— Begin —
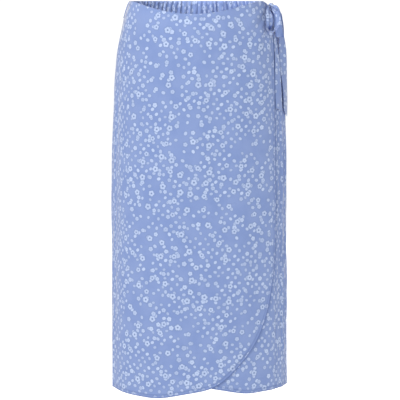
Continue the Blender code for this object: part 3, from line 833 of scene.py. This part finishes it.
def pinch(angle, share):
    """1 on a puff and 0 in the pinch between two, which wavers a little from the band's top to
    its lower edge: a low power of the sine of half the gathers' phase."""
    phase = fold_phase(BACK_FOLDS[0], angle)
    wavers = 1.1 * sin(0.31 * phase + 2.0) + 0.6 * sin(0.57 * phase)
    wavers = wavers + 0.5 * sin(3.0 * share + 0.83 * phase)
    return np.abs(sin((phase - pi / 2 + wavers) / 2)) ** 0.40


def fine_gathers(angle, share):
    """Narrow creases between the gathers, out of step with them, which waver down the band, are
    deepest near the left side seam and die out at the band's lower edge."""
    across, phase = across_back(angle), fold_phase(BACK_FOLDS[0], angle)
    wavers = 1.4 * sin(0.37 * phase) + 0.9 * sin(2.6 * share + phase)
    crease = np.abs(sin(0.81 * phase + wavers)) ** 0.45
    deepest = BAND_FINE * (1.0 + 0.7 * cos(pi * across)) * (0.75 + 0.25 * sin(0.23 * phase + 1.0))
    at_seams = ramp(0.0, 0.03, np.minimum(across, 1.0 - across))
    return deepest * (0.75 - crease) * (1.0 - share**3) * at_seams


def back_angles(columns):
    """Even angles round the back, from seam to seam."""
    return np.linspace(180.0 - SEAM_ANGLE, 180.0 + SEAM_ANGLE, columns)[None, :]


angle = back_angles(BAND_COLUMNS)
share = np.linspace(0.0, 1.0, BAND_ROWS)[:, None]
pull = side_pull(angle)
depth = pull + (BAND_HEIGHT - BAND_GAP - pull) * share
angle = np.broadcast_to(angle, depth.shape)
puff = pinch(angle, share)
round_over = (1.0 - np.abs(2.0 * share - 1.0) ** 8) ** 0.5
plump = BAND_PINCHED + BAND_PUFF * puff * (0.55 + 0.45 * sin(pi * share))
body = plump * np.maximum(round_over, BAND_RIM)
phase = fold_phase(BACK_FOLDS[0], angle)
uneven = 1.0 + 0.8 * sin(0.41 * phase + 1.3 * sin(0.17 * phase))
tighter = BAND_WAVE * (1.0 + 0.4 * cos(radians(angle - 90.0))) * uneven
wave = gather_height(angle, depth) * (tighter + (1.0 - tighter) * share**2)
middle = BAND_MIDDLE + wave + fine_gathers(angle, share)
outer, inner = skirt_points(angle, depth, middle + body), skirt_points(angle, depth, middle - body)
# Painted shade: deep blue is painted into the pinches left of centre back, where they close up,
# and a little over the band's right end, which is turned from the light.
pinch_shade = ramp(182.0, 173.0, angle) * ramp(128.0, 146.0, angle)
pinch_shade = pinch_shade * (PUFF_SHADE + PINCH_SHADE * (1.0 - puff))
waistband = cloth_piece(
    "waistband_casing",
    outer,
    inner,
    path_map(outer) * np.array([BAND_TAKE_UP, 1.0]),
    (face_side,),
    ("back_waistband",),
    painted_fold_shade=pinch_shade + RIGHT_END_SHADE * ramp(222.0, 234.0, angle),
)


# ----------------------------------------
# Back panel. One layer of viscose, gathered into the waistband's seam; the gathers merge in
# pairs and open into broad flutes towards the hem.

BACK_COLUMNS = 400
BACK_ROWS = 112
CRISP_HEIGHT = 0.0012
CRISP_LENGTH = 0.018
BACK_PRINT_PLACE = (1.37, 0.417)


def back_hem(angle):
    """The back's hem meets the front's hem at both side seams."""
    return UNDERLAP.length + (OVERLAP.length - OVERLAP.seam_rise - UNDERLAP.length) * across_back(angle)


def back_lift(angle, depth):
    """The back's folds; the gathers below the band are crisper than waves, so each keeps a narrow
    trough, deepest at the seam."""
    crisp = CRISP_HEIGHT * (pinch(angle, 1.0) - 0.8) * exp(-(depth - BAND_HEIGHT) / CRISP_LENGTH)
    return FACE_LIFT + gather_height(angle, depth) + crisp + soft_relief(angle, depth)


angle = back_angles(BACK_COLUMNS)
t = np.linspace(0.0, 1.0, BACK_ROWS)[:, None]
depth = BAND_HEIGHT + (back_hem(angle) - BAND_HEIGHT) * (1.7 * t**2 - 0.7 * t**3)
angle = np.broadcast_to(angle, depth.shape)
lift = back_lift(angle, depth)
flat = path_map(skirt_points(angle, depth, lift)) + np.array(BACK_PRINT_PLACE)
back = hemmed_panel("back_cloth", "back_panel", angle, depth, lift, back_hem(angle) - depth, flat)


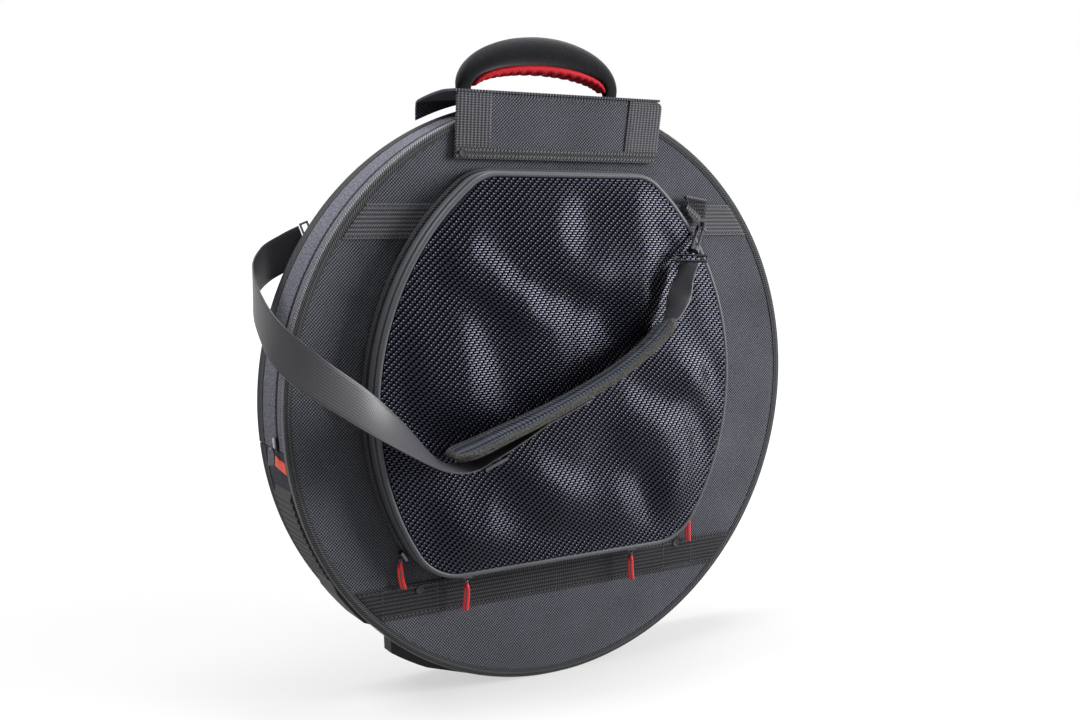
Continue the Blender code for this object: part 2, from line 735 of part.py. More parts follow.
def build_pocket():
    """Base tray on the front panel, a hinged middle with its divider, and the hinged front."""
    base_near = POCKET_BASE_Y - POCKET_BASE_DEPTH
    base = flat(
        "pocket_base",
        [pocket_outline(-POCKET_BASE_PROUD)],
        base_near,
        POCKET_BASE_Y,
        ROOT,
        "binding",
    )
    hollow = flat(
        "pocket_hollow",
        [pocket_outline(POCKET_BASE_LEDGE - POCKET_BASE_PROUD)],
        base_near - CUT_OVERRUN,
        POCKET_BASE_Y - POCKET_SHEET,
        ROOT,
        "binding",
    )
    combine(as_mesh(base), as_mesh(hollow), "DIFFERENCE")

    def loop(name, near, depth, inset, wall, body, material):
        outlines = [pocket_outline(inset), pocket_outline(inset + wall)]
        flat(name, outlines, near, near + depth, body, material)

    zip_near = POCKET_REAR_AXIS_Y - GAP - POCKET_ZIP_DEPTH
    band_near = POCKET_FRONT_AXIS_Y + GAP
    loop(
        "pocket_rear_zip",
        zip_near,
        POCKET_ZIP_DEPTH,
        POCKET_ZIP_INSET,
        POCKET_WALL,
        POCKET_REAR,
        "zip_tape",
    )
    band_depth = zip_near - GAP - band_near
    loop("pocket_band", band_near, band_depth, 0.0, POCKET_WALL, POCKET_REAR, "grey_vinyl")
    divider_near = band_near + POCKET_DIVIDER_RECESS
    flat(
        "pocket_divider",
        [pocket_outline(POCKET_WALL + GAP)],
        divider_near,
        divider_near + POCKET_SHEET,
        POCKET_REAR,
        "padding",
    )
    front_zip_near = POCKET_FRONT_AXIS_Y - GAP - POCKET_ZIP_DEPTH
    loop(
        "pocket_front_zip",
        front_zip_near,
        POCKET_ZIP_DEPTH,
        POCKET_ZIP_INSET,
        POCKET_WALL,
        POCKET_FRONT,
        "zip_tape",
    )
    path = [(x, PIPING_Y, z) for x, z in pocket_outline(PIPING_RADIUS + PIPING_SINK)]
    tube("pocket_piping", path, PIPING_RADIUS, POCKET_FRONT, "grey_vinyl", closed=True)
    flat(
        "pocket_front_panel",
        [pocket_outline(2.0 * PIPING_RADIUS + PIPING_SINK + GAP)],
        POCKET_FRONT_NEAR,
        POCKET_FRONT_NEAR + POCKET_FRONT_THICKNESS,
        POCKET_FRONT,
        "carbon_vinyl",
    )


def saddle_under(x, share):
    """Height of the saddle's underside; share runs from 0 at its front edge to 1 at its rear."""
    out = (x - SADDLE_MIDDLE_X) / SADDLE_HALF
    return SADDLE_UNDER_Z + SADDLE_RISE * min(1.0, 3.0 * share) - SADDLE_DROOP * (out * share) ** 2


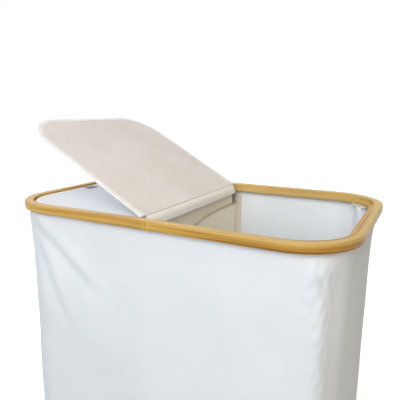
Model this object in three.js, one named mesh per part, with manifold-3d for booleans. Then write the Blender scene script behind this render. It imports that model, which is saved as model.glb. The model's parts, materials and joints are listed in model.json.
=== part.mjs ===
— End —
Request:
Every record should be given again exactly.

Answer for this exercise:
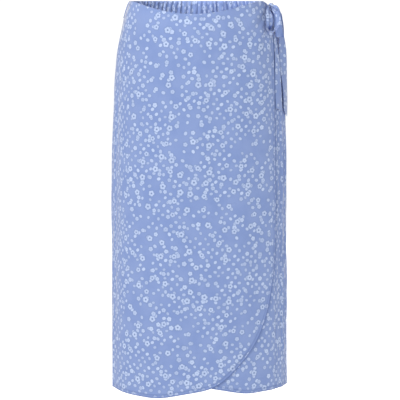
Continue the Blender code for this object: part 3, from line 833 of scene.py. This part finishes it.
def pinch(angle, share):
    """1 on a puff and 0 in the pinch between two, which wavers a little from the band's top to
    its lower edge: a low power of the sine of half the gathers' phase."""
    phase = fold_phase(BACK_FOLDS[0], angle)
    wavers = 1.1 * sin(0.31 * phase + 2.0) + 0.6 * sin(0.57 * phase)
    wavers = wavers + 0.5 * sin(3.0 * share + 0.83 * phase)
    return np.abs(sin((phase - pi / 2 + wavers) / 2)) ** 0.40


def fine_gathers(angle, share):
    """Narrow creases between the gathers, out of step with them, which waver down the band, are
    deepest near the left side seam and die out at the band's lower edge."""
    across, phase = across_back(angle), fold_phase(BACK_FOLDS[0], angle)
    wavers = 1.4 * sin(0.37 * phase) + 0.9 * sin(2.6 * share + phase)
    crease = np.abs(sin(0.81 * phase + wavers)) ** 0.45
    deepest = BAND_FINE * (1.0 + 0.7 * cos(pi * across)) * (0.75 + 0.25 * sin(0.23 * phase + 1.0))
    at_seams = ramp(0.0, 0.03, np.minimum(across, 1.0 - across))
    return deepest * (0.75 - crease) * (1.0 - share**3) * at_seams


def back_angles(columns):
    """Even angles round the back, from seam to seam."""
    return np.linspace(180.0 - SEAM_ANGLE, 180.0 + SEAM_ANGLE, columns)[None, :]


angle = back_angles(BAND_COLUMNS)
share = np.linspace(0.0, 1.0, BAND_ROWS)[:, None]
pull = side_pull(angle)
depth = pull + (BAND_HEIGHT - BAND_GAP - pull) * share
angle = np.broadcast_to(angle, depth.shape)
puff = pinch(angle, share)
round_over = (1.0 - np.abs(2.0 * share - 1.0) ** 8) ** 0.5
plump = BAND_PINCHED + BAND_PUFF * puff * (0.55 + 0.45 * sin(pi * share))
body = plump * np.maximum(round_over, BAND_RIM)
phase = fold_phase(BACK_FOLDS[0], angle)
uneven = 1.0 + 0.8 * sin(0.41 * phase + 1.3 * sin(0.17 * phase))
tighter = BAND_WAVE * (1.0 + 0.4 * cos(radians(angle - 90.0))) * uneven
wave = gather_height(angle, depth) * (tighter + (1.0 - tighter) * share**2)
middle = BAND_MIDDLE + wave + fine_gathers(angle, share)
outer, inner = skirt_points(angle, depth, middle + body), skirt_points(angle, depth, middle - body)
# Painted shade: deep blue is painted into the pinches left of centre back, where they close up,
# and a little over the band's right end, which is turned from the light.
pinch_shade = ramp(182.0, 173.0, angle) * ramp(128.0, 146.0, angle)
pinch_shade = pinch_shade * (PUFF_SHADE + PINCH_SHADE * (1.0 - puff))
waistband = cloth_piece(
    "waistband_casing",
    outer,
    inner,
    path_map(outer) * np.array([BAND_TAKE_UP, 1.0]),
    (face_side,),
    ("back_waistband",),
    painted_fold_shade=pinch_shade + RIGHT_END_SHADE * ramp(222.0, 234.0, angle),
)


# ----------------------------------------
# Back panel. One layer of viscose, gathered into the waistband's seam; the gathers merge in
# pairs and open into broad flutes towards the hem.

BACK_COLUMNS = 400
BACK_ROWS = 112
CRISP_HEIGHT = 0.0012
CRISP_LENGTH = 0.018
BACK_PRINT_PLACE = (1.37, 0.417)


def back_hem(angle):
    """The back's hem meets the front's hem at both side seams."""
    return UNDERLAP.length + (OVERLAP.length - OVERLAP.seam_rise - UNDERLAP.length) * across_back(angle)


def back_lift(angle, depth):
    """The back's folds; the gathers below the band are crisper than waves, so each keeps a narrow
    trough, deepest at the seam."""
    crisp = CRISP_HEIGHT * (pinch(angle, 1.0) - 0.8) * exp(-(depth - BAND_HEIGHT) / CRISP_LENGTH)
    return FACE_LIFT + gather_height(angle, depth) + crisp + soft_relief(angle, depth)


angle = back_angles(BACK_COLUMNS)
t = np.linspace(0.0, 1.0, BACK_ROWS)[:, None]
depth = BAND_HEIGHT + (back_hem(angle) - BAND_HEIGHT) * (1.7 * t**2 - 0.7 * t**3)
angle = np.broadcast_to(angle, depth.shape)
lift = back_lift(angle, depth)
flat = path_map(skirt_points(angle, depth, lift)) + np.array(BACK_PRINT_PLACE)
back = hemmed_panel("back_cloth", "back_panel", angle, depth, lift, back_hem(angle) - depth, flat)


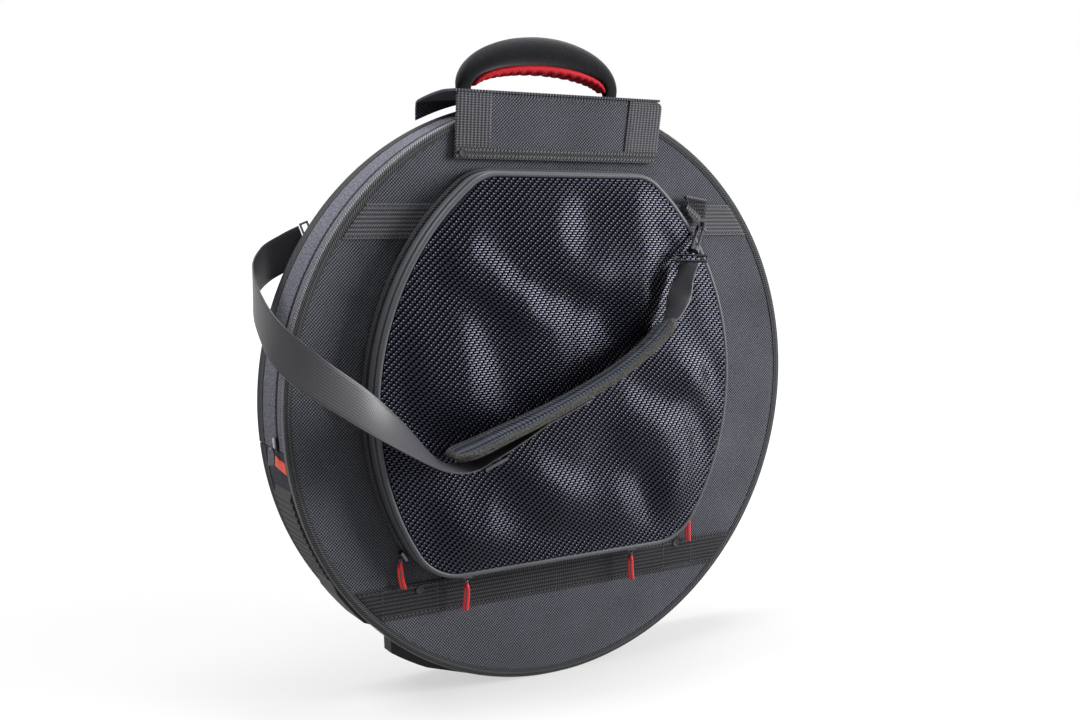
Continue the Blender code for this object: part 2, from line 735 of part.py. More parts follow.
def build_pocket():
    """Base tray on the front panel, a hinged middle with its divider, and the hinged front."""
    base_near = POCKET_BASE_Y - POCKET_BASE_DEPTH
    base = flat(
        "pocket_base",
        [pocket_outline(-POCKET_BASE_PROUD)],
        base_near,
        POCKET_BASE_Y,
        ROOT,
        "binding",
    )
    hollow = flat(
        "pocket_hollow",
        [pocket_outline(POCKET_BASE_LEDGE - POCKET_BASE_PROUD)],
        base_near - CUT_OVERRUN,
        POCKET_BASE_Y - POCKET_SHEET,
        ROOT,
        "binding",
    )
    combine(as_mesh(base), as_mesh(hollow), "DIFFERENCE")

    def loop(name, near, depth, inset, wall, body, material):
        outlines = [pocket_outline(inset), pocket_outline(inset + wall)]
        flat(name, outlines, near, near + depth, body, material)

    zip_near = POCKET_REAR_AXIS_Y - GAP - POCKET_ZIP_DEPTH
    band_near = POCKET_FRONT_AXIS_Y + GAP
    loop(
        "pocket_rear_zip",
        zip_near,
        POCKET_ZIP_DEPTH,
        POCKET_ZIP_INSET,
        POCKET_WALL,
        POCKET_REAR,
        "zip_tape",
    )
    band_depth = zip_near - GAP - band_near
    loop("pocket_band", band_near, band_depth, 0.0, POCKET_WALL, POCKET_REAR, "grey_vinyl")
    divider_near = band_near + POCKET_DIVIDER_RECESS
    flat(
        "pocket_divider",
        [pocket_outline(POCKET_WALL + GAP)],
        divider_near,
        divider_near + POCKET_SHEET,
        POCKET_REAR,
        "padding",
    )
    front_zip_near = POCKET_FRONT_AXIS_Y - GAP - POCKET_ZIP_DEPTH
    loop(
        "pocket_front_zip",
        front_zip_near,
        POCKET_ZIP_DEPTH,
        POCKET_ZIP_INSET,
        POCKET_WALL,
        POCKET_FRONT,
        "zip_tape",
    )
    path = [(x, PIPING_Y, z) for x, z in pocket_outline(PIPING_RADIUS + PIPING_SINK)]
    tube("pocket_piping", path, PIPING_RADIUS, POCKET_FRONT, "grey_vinyl", closed=True)
    flat(
        "pocket_front_panel",
        [pocket_outline(2.0 * PIPING_RADIUS + PIPING_SINK + GAP)],
        POCKET_FRONT_NEAR,
        POCKET_FRONT_NEAR + POCKET_FRONT_THICKNESS,
        POCKET_FRONT,
        "carbon_vinyl",
    )


def saddle_under(x, share):
    """Height of the saddle's underside; share runs from 0 at its front edge to 1 at its rear."""
    out = (x - SADDLE_MIDDLE_X) / SADDLE_HALF
    return SADDLE_UNDER_Z + SADDLE_RISE * min(1.0, 3.0 * share) - SADDLE_DROOP * (out * share) ** 2


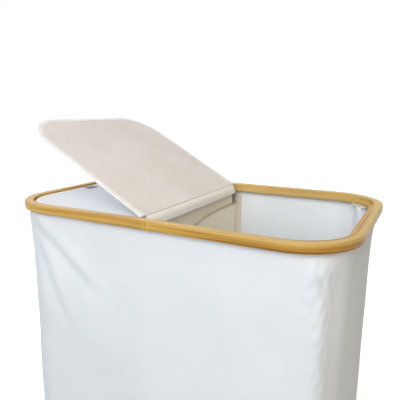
Model this object in three.js, one named mesh per part, with manifold-3d for booleans. Then write the Blender scene script behind this render. It imports that model, which is saved as model.glb. The model's parts, materials and joints are listed in model.json.
=== part.mjs ===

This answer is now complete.